Summary
This long-term field experiment provides a holistic assessment of soil microbiome restructuring under land-use intensification, integrating bacterial, fungal and protist communities alongside their co-occurrence networks. The findings demonstrate that perennial grasslands maintain significantly higher microbial network complexity than temporary or continuous arable systems, with protists—especially Rhizaria—emerging as dominant keystone taxa across all land uses. The work highlights legacy effects from preceding cropping systems and emphasises the importance of including protist communities in comprehensive soil microbiome assessments.
UK applicability
These findings are directly applicable to UK farming practice, where crop intensification and the conversion of grassland to arable cultivation remain prevalent.
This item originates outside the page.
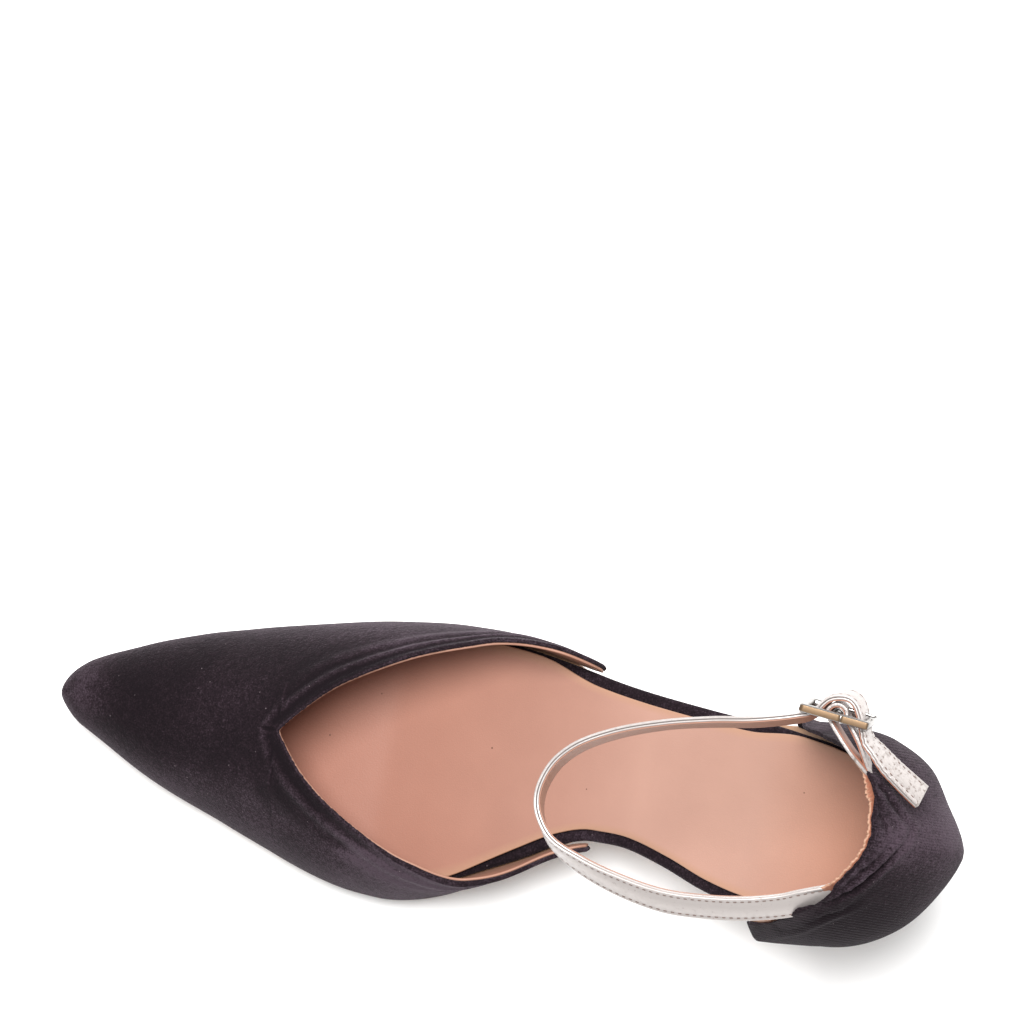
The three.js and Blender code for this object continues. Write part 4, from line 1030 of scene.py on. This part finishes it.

The identification of lasting microbiome legacy effects from prior land use could inform UK soil health policy and the design of regenerative farming transitions, particularly regarding the timescale required for microbiome recovery following intensification.
Key measures
Microbial community composition (16S rRNA and ITS sequencing, protist molecular profiling); co-occurrence network complexity metrics; taxa richness and abundance; network connectivity indices across bacterial, fungal and protist groups
Outcomes reported
The study quantified changes in bacterial, fungal and protist community composition and co-occurrence network complexity across three land-use regimes (continuous cropping, temporary grassland-arable rotation, perennial grassland). Network analyses identified protists—particularly Rhizaria—as keystone taxa with disproportionately high connectivity relative to bacteria and fungi.